- Task instructions
Repeat the listing below word for word, stopping after the line that contains "KEEPER_X, KEEPER_Y, KEEPER_Z = 0.376, REAR".

# START OF Source excerpt

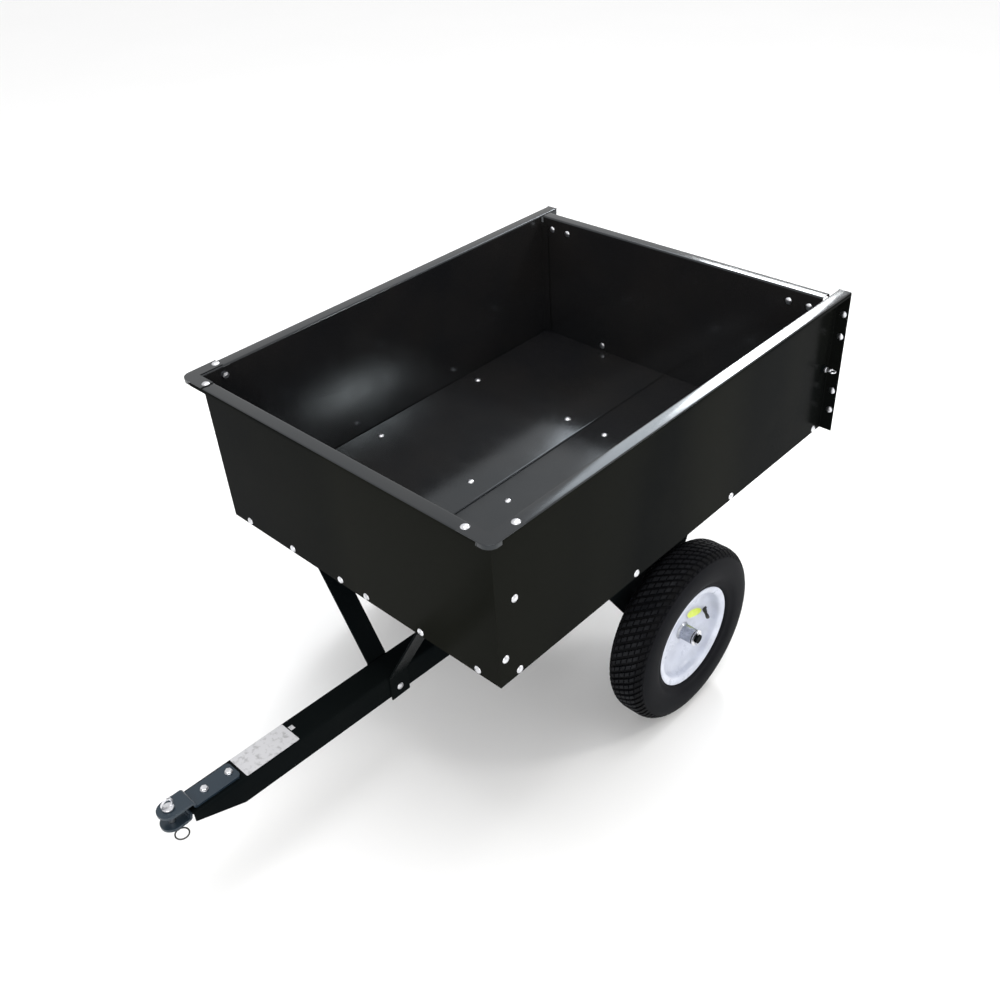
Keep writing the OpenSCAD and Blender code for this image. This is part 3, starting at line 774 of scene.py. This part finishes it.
s = Shape()
clip = m @ Matrix.Translation((0, 0, CLIP_Z))
s.lathe([(0, -0.016), (0.0012, -0.016), (CLIP_WIRE, -0.0155), (CLIP_WIRE, 0.018), (0, 0.018)], 12,
        clip @ Matrix.Rotation(math.pi / 2, 4, "Y"))
s.lathe(wire_ring(0.0126, CLIP_WIRE, 10), 44, clip @ Matrix.Translation((0.029, 0, 0)), closed=True)
s.make("spring_clip", dark_wire, "hitch_clip", "zinc_steel", ["hitch_clip"])

# ------------------------------------------------------------ retaining pins


KEEPER_X, KEEPER_Y, KEEPER_Z = 0.376, REAR - 0.027, RIM - 0.175


def keep_pin(sign, side):
    """Retaining pin with a pull ring, and its collar on the side wall."""
    out = (sign, 0, 0)
    s = Shape()
    m = facing((sign * KEEPER_X, KEEPER_Y, KEEPER_Z), out)
    s.lathe([(0, 0), (0.0032, 0), (0.004, 0.001), (0.004, 0.017), (0.0064, 0.0172),
             (0.0064, 0.0198), (0.004, 0.020), (0.004, 0.029), (0, 0.0295)], 18, m)
    s.lathe(wire_ring(0.0068, 0.0015, 10), 28, m @ Matrix.Translation((0, 0, 0.0336))
            @ Matrix.Rotation(math.pi / 2, 4, "X"), closed=True)
    s.make("keeper_" + side, zinc, "pin_" + side, "zinc_steel", ["retaining_pin_" + side])
    s = Shape()
    m = facing((sign * WALL, KEEPER_Y, KEEPER_Z), out)
    s.lathe([(0.0041, 0), (0.008, 0), (0.008, 0.0048), (0.0072, 0.006), (0.0041, 0.006)], 24, m,
            closed=True)
    s.make("keeper_collar_" + side, frame_black, "bed", "black_paint", ["pin_collar_" + side])


keep_pin(1, "left")
keep_pin(-1, "right")

# ------------------------------------------------------------------ the wheels

# Profiles in millimetres: the tread's outer line as (distance from the middle, radius),
# the side as (distance, radius) from the shoulder to the bead
CREST = [(0.0, 203.0), (18.0, 203.0), (26.0, 201.6), (35.0, 197.0), (43.0, 188.0), (47.5, 176.0)]
SIDE = [(43.0, 187.0), (46.4, 180.0), (48.2, 171.0), (48.9, 161.0), (48.4, 150.0), (47.0, 140.5),
        (46.2, 139.0), (44.4, 134.0), (41.8, 129.5), (42.2, 126.5), (40.0, 122.5), (37.0, 119.5),
        (33.6, 117.0), (31.4, 108.0), (31.0, 102.4)]


def crest(a):
    """Radius of the tread's outer line at a distance from the tyre's middle."""
    a = abs(a)
    for (a0, r0), (a1, r1) in zip(CREST, CREST[1:]):
        if a <= a1:
            return r0 + (r1 - r0) * (a - a0) / (a1 - a0)
    return CREST[-1][1]


# Rows of lugs on one side: centre, half width, shift in lugs
ROWS = ((0.0, 5.2, 0.0), (12.6, 5.0, 0.5), (24.2, 4.4, 0.0), (34.2, 4.0, 0.5), (42.6, 3.2, 0.0))
LUGS = 72
TREAD_DEPTH = 5.2
LUG_ROOT = -6.4
LUG_SKEW = 0.016


def tyre(sign, name, node, body):
    """Tyre with its cavity, and rows of skewed lugs on the tread."""
    to_wheel = facing((sign * WHEEL_X, AXLE.y, AXLE.z), (sign, 0, 0))
    tread = [(crest(a) - TREAD_DEPTH, a) for a in (0, 8, 16, 22, 28, 34, 39)]
    half = tread + [(r, a) for a, r in SIDE]
    profile = [(r, -a) for r, a in reversed(half[1:])] + half
    profile += [(103.0, 22.0), (112.0, 30.0), (140.0, 39.0), (140.0, -39.0), (112.0, -30.0),
                (103.0, -22.0)]
    s = Shape()
    s.lathe(in_mm(profile), 96, to_wheel, closed=True)
    for centre, reach, shift in ROWS:
        for mirror in ((1,) if centre == 0 else (1, -1)):
            for k in range(LUGS):
                turn = 2 * math.pi * (k + shift) / LUGS
                a_in, a_out = centre - reach, centre + reach
                span = 0.0245 if centre < 30 else 0.0265
                pts = []
                for lift, grow in ((LUG_ROOT, 1.15), (0.0, 0.90)):
                    for a in (a_in, a_out):
                        edge = centre + (a - centre) * grow
                        r = (crest(edge) + lift) * MM
                        for w in (-span * grow, span * grow):
                            skew = LUG_SKEW * (1 if a == a_in else -1) * mirror
                            ang = turn + w + skew
                            pts.append((r * math.cos(ang), r * math.sin(ang), edge * mirror * MM))
                s.add(pts, [(0, 1, 3, 2), (4, 6, 7, 5), (0, 4, 5, 1), (2, 3, 7, 6), (0, 2, 6, 4),
                            (1, 5, 7, 3)], to_wheel)
    finish = tyre_rubber("tyre_rubber_" + name[-5:].strip("_"), sign * WHEEL_X, AXLE, TYRE_R)
    s.make(name, finish, body, "tyre", [node], sharp=40)


def bowl(name, node, body, out_x, direction):
    """One pressed rim half: rolled flange, bead seat and a dished centre."""
    m = facing((out_x, AXLE.y, AXLE.z), (direction, 0, 0))
    front = [(116.4, 34.9), (117.0, 35.9), (116.4, 36.9), (113.0, 37.1), (107.5, 36.4),
             (103.0, 35.2), (100.4, 33.0), (99.2, 30.0), (98.4, 24.0), (97.0, 18.5), (93.5, 13.5),
             (86.0, 9.4), (74.0, 6.8), (60.0, 5.2), (46.0, 4.4), (36.0, 4.6), (31.0, 6.4),
             (27.0, 7.0), (17.4, 7.0)]
    back = [(17.4, 0.4), (46.0, 0.4), (84.0, 0.5), (95.5, 1.0), (96.8, 16.0), (101.2, 20.5),
            (101.3, 30.4), (104.8, 33.2), (112.0, 34.2)]
    s = Shape()
    s.lathe(in_mm(front + back), 112, m, closed=True)
    s.make(name, enamel, body, "rim_paint", [node], sharp=38)


# Valve: distance of its foot from the axle, height on the dish, lean inward and outward
VALVE_R, VALVE_FOOT = 0.0815, 0.0065
VALVE_IN, VALVE_OUT = 0.62, 0.785


def wheel(sign, side):
    """Tyre, both rim halves, hub with its bushes, and valve of one wheel."""
    body = "wheel_" + side
    x = sign * WHEEL_X
    tyre(sign, "tread_tyre_" + side, "tyre_" + side, body)
    bowl("rim_face_" + side, "rim_outer_" + side, body, x, sign)
    bowl("rim_back_" + side, "rim_inner_" + side, body, x, -sign)
    m = facing((x, AXLE.y, AXLE.z), (sign, 0, 0))
    s = Shape()
    tube = [(13.05, -58.5), (16.4, -58.5), (17.0, -57.6), (17.0, -9.6), (19.5, -7.4), (17.2, -7.0),
            (17.2, 7.0), (20.5, 7.4), (17.0, 11.5), (17.0, 38.6), (16.2, 39.5), (13.05, 39.5)]
    s.lathe(in_mm(tube), 48, m, closed=True)
    s.make("hub_tube_" + side, dull_zinc, body, "zinc_steel", ["hub_" + side])
    s = Shape()
    for a0, a1, a2 in ((-61.0, -58.5, -34.0), (42.0, 39.5, 15.0)):
        lip = a0 + (0.6 if a0 < 0 else -0.6)
        ringed = [(10.1, a0), (16.2, a0), (17.0, lip), (17.0, a1), (13.0, a1), (13.0, a2),
                  (10.1, a2)]
        s.lathe(in_mm(ringed), 40, m, closed=True)
    s.make("hub_bushes_" + side, plastic, body, "black_plastic", ["bushes_" + side])
    s = Shape()
    turn = math.radians(5 if sign > 0 else 175)
    foot = Vector((VALVE_R * math.cos(turn), VALVE_R * math.sin(turn), VALVE_FOOT))
    lean = Vector((-VALVE_IN * math.cos(turn), -VALVE_IN * math.sin(turn), VALVE_OUT))
    stem_line = [(0, 0.4), (6.6, 0.4), (6.0, 1.6), (4.7, 3.4), (4.5, 10.0), (3.7, 14.0),
                 (3.3, 18.0), (3.3, 22.2), (4.1, 22.4), (4.3, 28.6), (3.7, 29.6), (0, 29.8)]
    s.lathe(in_mm(stem_line), 20, m @ facing(foot, lean))
    s.make("valve_stem_" + side, plastic, body, "black_plastic", ["valve_" + side])


wheel(1, "left")
wheel(-1, "right")

# ---------------------------------------------------------- finishes on CAD nodes

FINISHES = {
    frame_black: ["axle_bracket_left", "axle_bracket_right", "tongue_bracket_left",
                  "tongue_bracket_right", "axle"],
    black: ["tailgate_guide_left", "tailgate_guide_right", "tailgate_bracket_left",
            "tailgate_bracket_right", "tailgate_rail"],
    zinc: ["axle_spacers", "axle_washers", "cotter_pins"],
}
for finish, names in FINISHES.items():
    for name in names:
        slots = frame["nodes"][name].data.materials
        if not slots:
            slots.append(finish)
        for k in range(len(slots)):
            slots[k] = finish


# Outer face of the left rim's dish in millimetres: (radius, height)
DISH = [(27.0, 7.0), (31.0, 6.4), (36.0, 4.6), (46.0, 4.4), (60.0, 5.2), (74.0, 6.8), (86.0, 9.4)]


def dish(r):
    """Height of the dish's outer face at a radius, both in metres."""
    r /= MM
    for (r0, a0), (r1, a1) in zip(DISH, DISH[1:]):
        if r <= r1:
            return (a0 + (a1 - a0) * max(r - r0, 0.0) / (r1 - r0)) * MM
    return DISH[-1][1] * MM


def spot_label(name, finish, long, wide, lift):
    """Blank oval film on the left rim's dish, standing just off the enamel."""
    m = facing((WHEEL_X, AXLE.y, AXLE.z), (1, 0, 0))
    centre = Vector((0.044, 0.019))
    lean = math.radians(-24)
    along = Vector((math.cos(lean), math.sin(lean)))
    across = Vector((-along.y, along.x))
    points, faces = [], []
    rings, spokes = 6, 36
    for i in range(rings + 1):
        for k in range(spokes):
            a = 2 * math.pi * k / spokes
            p = (centre + along * (long * i / rings * math.cos(a))
                 + across * (wide * i / rings * math.sin(a)))
            points.append((p.x, p.y, dish(p.length) + lift))
    for i in range(rings):
        for k in range(spokes):
            n = (k + 1) % spokes
            faces.append((i * spokes + k, i * spokes + n, (i + 1) * spokes + n,
                          (i + 1) * spokes + k))
    Shape().add(points, faces, m).make(name, finish, "wheel_left", "label", [])


spot_label("spot_label_edge", label_film, 0.031, 0.0135, 0.0007)
spot_label("spot_label", lime, 0.028, 0.0105, 0.0010)

# ------------------------------------------------------- floor, lights, camera

ground_mesh = bpy.data.meshes.new("studio_floor")
reach = 40
ground_mesh.from_pydata([(-reach, -reach, 0), (reach, -reach, 0), (reach, reach, 0),
                         (-reach, reach, 0)], [], [(0, 1, 2, 3)])
ground_mesh.materials.append(pale_ground("studio_floor"))
ground = bpy.data.objects.new("studio_floor", ground_mesh)
ground.location.z = -0.0005
bpy.context.scene.collection.objects.link(ground)


def softbox(name, place, target, size, power, tint=(1, 1, 1), long=None):
    """Rectangular lamp at a place, aimed at a target."""
    light = bpy.data.lights.new(name, "AREA")
    light.energy = power
    light.color = tint
    light.shape = "RECTANGLE"
    light.size = size
    light.size_y = long or size
    lamp = bpy.data.objects.new(name, light)
    lamp.location = place
    aim = Vector(target) - Vector(place)
    lamp.rotation_euler = aim.to_track_quat("-Z", "Y").to_euler()
    bpy.context.scene.collection.objects.link(lamp)


softbox("key", (-0.90, 2.70, 2.25), (0.15, 0.35, 0.75), 0.62, 34, long=0.62)
softbox("key_halo", (-1.05, 2.55, 2.75), (0.15, 0.25, 0.75), 1.3, 20, (0.90, 0.95, 1.0), long=1.0)
softbox("wall_glint", (1.70, 1.53, 1.77), (-0.156, 0.21, 0.506), 0.36, 10, (1.0, 0.99, 0.95),
        long=0.17)
softbox("front_fill", (3.2, -3.4, 2.6), (0.0, 0.0, 0.4), 2.6, 50, (1.0, 0.98, 0.95))
softbox("top", (0.3, 0.1, 6.0), (0.0, 0.0, 0.0), 3.0, 120)

world = bpy.data.worlds.new("studio")
world.use_nodes = True
world.node_tree.nodes["Background"].inputs["Color"].default_value = (1.0, 1.0, 1.0, 1.0)
world.node_tree.nodes["Background"].inputs["Strength"].default_value = 1.0
bpy.context.scene.world = world
bpy.context.scene.view_settings.view_transform = "Standard"

CAMERA_PLACE = (1.293, -1.142, 1.799)
CAMERA_TURN = (53.51, 3.2, 43.3)  # degrees about X, Y and Z
lens = bpy.data.cameras.new("camera")
lens.sensor_width = 36.0
lens.lens = 37.95
camera = bpy.data.objects.new("camera", lens)
camera.location = CAMERA_PLACE
camera.rotation_euler = tuple(math.radians(a) for a in CAMERA_TURN)
bpy.context.scene.collection.objects.link(camera)
bpy.context.scene.camera = camera

bpy.context.view_layer.update()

# END OF Source excerpt

- Answer below
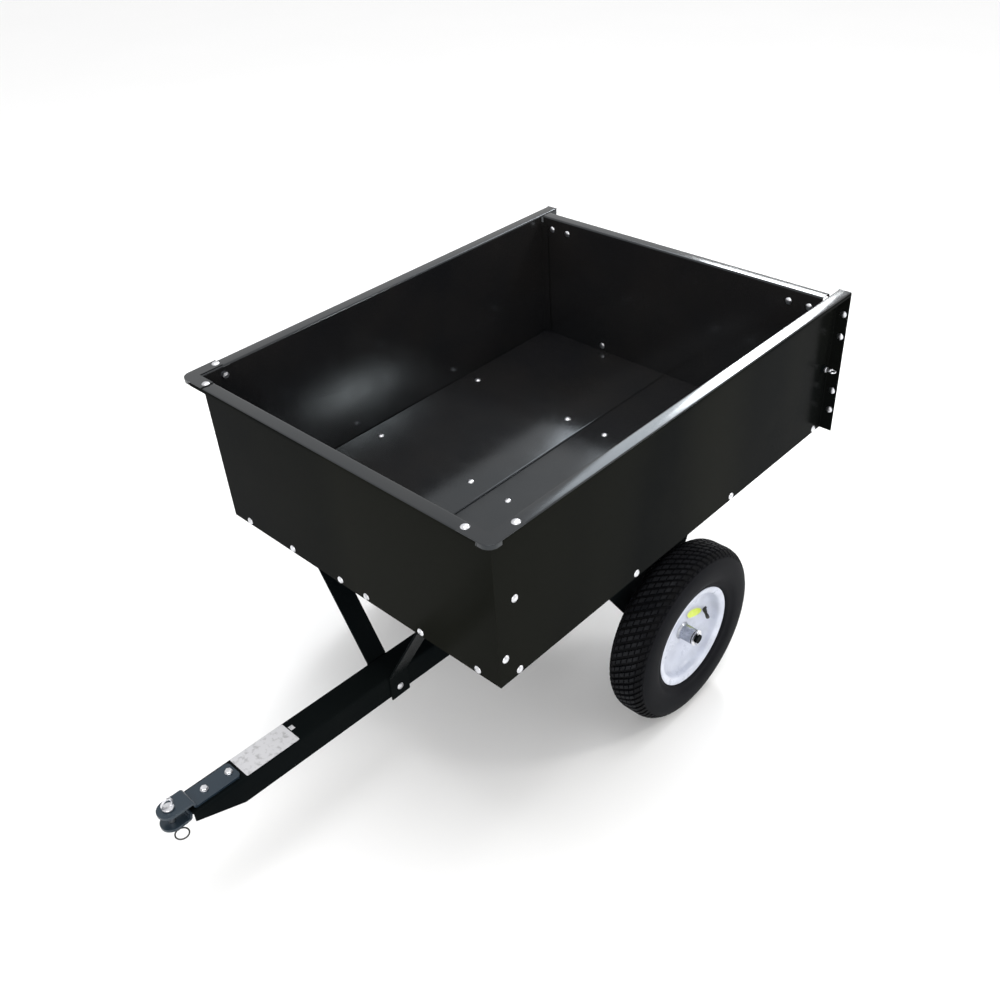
Keep writing the OpenSCAD and Blender code for this image. This is part 3, starting at line 774 of scene.py. This part finishes it.
s = Shape()
clip = m @ Matrix.Translation((0, 0, CLIP_Z))
s.lathe([(0, -0.016), (0.0012, -0.016), (CLIP_WIRE, -0.0155), (CLIP_WIRE, 0.018), (0, 0.018)], 12,
        clip @ Matrix.Rotation(math.pi / 2, 4, "Y"))
s.lathe(wire_ring(0.0126, CLIP_WIRE, 10), 44, clip @ Matrix.Translation((0.029, 0, 0)), closed=True)
s.make("spring_clip", dark_wire, "hitch_clip", "zinc_steel", ["hitch_clip"])

# ------------------------------------------------------------ retaining pins


KEEPER_X, KEEPER_Y, KEEPER_Z = 0.376, REAR - 0.027, RIM - 0.175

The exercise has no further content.